Formula One is planning to double the number of qualifying sprint races to six next season, the sport’s managing director Ross Brawn said on Monday.

The two that have been trialled so far this season at Silverstone and Monza have been generally well received, with a third scheduled for Brazil later this month.

The new concept sees Sunday’s Grand Prix grid determined by the outcome of a 100-lap race staged on the Saturday, in place of the traditional one-timed lap qualifying format, which is moved to Friday to determine pole for the sprint.

Championship leader Max Verstappen won the inaugural Silverstone sprint for the British Grand Prix, with Valtteri Bottas following up in Italy.

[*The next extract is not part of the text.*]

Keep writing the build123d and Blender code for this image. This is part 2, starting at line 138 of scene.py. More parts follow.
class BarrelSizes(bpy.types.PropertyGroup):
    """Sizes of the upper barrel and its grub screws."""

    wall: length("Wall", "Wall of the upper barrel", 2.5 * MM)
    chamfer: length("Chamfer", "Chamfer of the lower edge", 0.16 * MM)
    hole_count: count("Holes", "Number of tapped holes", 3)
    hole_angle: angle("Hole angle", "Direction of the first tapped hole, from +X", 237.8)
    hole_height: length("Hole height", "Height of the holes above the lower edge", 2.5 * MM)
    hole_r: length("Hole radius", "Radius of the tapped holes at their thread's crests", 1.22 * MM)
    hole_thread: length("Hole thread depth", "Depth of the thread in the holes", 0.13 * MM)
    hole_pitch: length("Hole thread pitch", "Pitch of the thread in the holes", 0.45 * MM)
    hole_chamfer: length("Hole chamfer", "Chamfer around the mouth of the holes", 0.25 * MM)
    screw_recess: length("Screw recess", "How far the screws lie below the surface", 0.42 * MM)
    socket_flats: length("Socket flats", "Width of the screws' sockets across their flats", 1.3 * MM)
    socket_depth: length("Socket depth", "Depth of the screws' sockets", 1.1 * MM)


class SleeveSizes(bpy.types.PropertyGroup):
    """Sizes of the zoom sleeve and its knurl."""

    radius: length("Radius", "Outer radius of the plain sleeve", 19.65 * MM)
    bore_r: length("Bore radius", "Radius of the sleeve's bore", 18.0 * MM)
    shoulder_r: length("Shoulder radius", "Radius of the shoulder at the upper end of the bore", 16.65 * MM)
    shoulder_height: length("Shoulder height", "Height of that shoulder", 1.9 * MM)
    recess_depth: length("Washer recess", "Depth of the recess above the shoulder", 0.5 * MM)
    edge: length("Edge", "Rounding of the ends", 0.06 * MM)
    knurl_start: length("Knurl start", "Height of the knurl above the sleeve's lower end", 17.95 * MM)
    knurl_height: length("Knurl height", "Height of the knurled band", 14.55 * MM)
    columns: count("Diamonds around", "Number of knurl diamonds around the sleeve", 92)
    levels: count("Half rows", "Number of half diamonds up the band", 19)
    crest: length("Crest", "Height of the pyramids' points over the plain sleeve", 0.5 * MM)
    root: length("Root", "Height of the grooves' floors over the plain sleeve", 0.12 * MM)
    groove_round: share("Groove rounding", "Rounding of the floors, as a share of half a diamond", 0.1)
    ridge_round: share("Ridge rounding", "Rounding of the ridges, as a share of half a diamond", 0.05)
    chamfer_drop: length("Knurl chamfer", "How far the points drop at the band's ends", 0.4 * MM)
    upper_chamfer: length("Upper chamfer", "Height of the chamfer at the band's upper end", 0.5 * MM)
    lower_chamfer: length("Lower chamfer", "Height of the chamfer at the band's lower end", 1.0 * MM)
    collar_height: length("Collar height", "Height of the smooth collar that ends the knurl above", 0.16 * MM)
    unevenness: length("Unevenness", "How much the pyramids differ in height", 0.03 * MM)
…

“We’ve in principle agreed with the teams that we will look towards six events for next year,” he confirmed.

Brawn suggested further tweaks to the system to make it more attractive were in the pipeline, but only after 2022 when the new breed of F1 cars are introduced in a bid to promote closer racing.

Among the changes under consideration are increased points to give it more clout, reverse grid, and its name.

“We all call it a race, it walks like a duck and quacks like a duck – the naming of the event is something we want to tidy up,” Brawn told an online press conference.

On the points distribution he envisaged “something around the third of the points you get in a race for the sprint.

“So it’s significant enough to be worth going for, it goes far enough down that people in lower positions still want to fight for it but not of a number that has an over-influence on the championship.”

“What’s in discussion is how can we make the rewards for a Saturday greater, so there’s much more incentive to race on a Saturday,” he added.

On the sprint’s popularity he revealed: “From a fan perspective, we’ve had a good response. We look at the demographics and we seem to have engaged some more younger and casual audience with the Sprint.

“I’d say that the avid fans, the dedicated fans have not been convinced yet. They’re indifferent to it but they all watched it, by the way, they didn’t turn off.”